In 2024, Russia designated more than 170 organizations as terrorist groups, including the Aborigen Forum, an informal network of Indigenous rights advocates. Egereva was affiliated through her work at a member organization known as the Center for Support of Indigenous Small-Numbered Peoples of the North. Leongardt is also a former administrator of the center, where she organized internships and international exchanges for Indigenous participants. “We condemn this deliberate strategy of using ‘extremism’ and counterterrorism frameworks to dismantle civil society, criminalize and imprison human rights defenders, and target those seeking their support,” the U.N. special rapporteurs said in their recent statement. “Russian authorities must immediately halt proceedings against human rights defenders and anti-war critics and release all those arbitrarily detained for their peaceful human rights work.”

The effect, Henry said, is that Indigenous advocates are discouraged from maintaining global networks in solidarity with other Indigenous peoples and from speaking out about what’s happening in their territories and on issues like climate change. “Russia is one of those countries where there is still quite a bit of climate change denialism, where there’s a sense that international efforts to address climate change are actually in part covert efforts to weaken Russia,” she said. “This rhetoric exists alongside the fact that the permafrost is melting rapidly in the Russian north and causing no end of problems with infrastructure from roads to railways to pipelines to housing, and the Russian government has set up elaborate permafrost monitoring.” 

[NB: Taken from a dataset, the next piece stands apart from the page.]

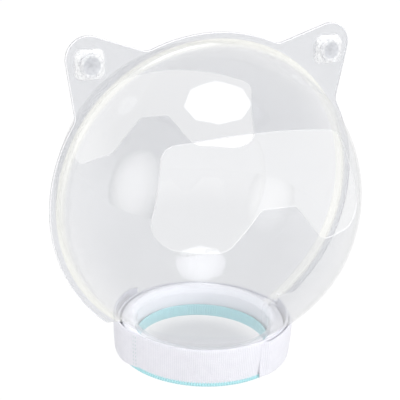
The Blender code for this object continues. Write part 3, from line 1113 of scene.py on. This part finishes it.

Egereva and Leongardt’s international colleagues say that their detentions are costing the global community. “Daria represents a small Indigenous community in Russia, the Selkup people, and her absence [from the U.N. Permanent Forum] has particular significance for representation of small-numbered Indigenous peoples,” said Aivana Enmykau, who is Indigenous Nuvaqaghmiit from Russia and planning to attend the U.N. event. “Even [losing] one such person like Daria has a serious impact on their ability to represent their problems, their concerns, their ability to be heard.”

Carling said Egereva’s absence will grow stronger with each coming climate gathering, the Bonn Climate Change Conference in Germany this June and COP31 event in Turkey in November, given her work advocating for Indigenous women in international climate discussions. “We should not tolerate the silencing of Indigenous peoples, wherever they are, in whatever country they come from,” Carling said. 

For Egereva and Leongardt, the cost of this crackdown on Indigenous and environmental advocacy is exceedingly personal. This month, Egereva observed her 49th birthday in jail. She is a mother of two.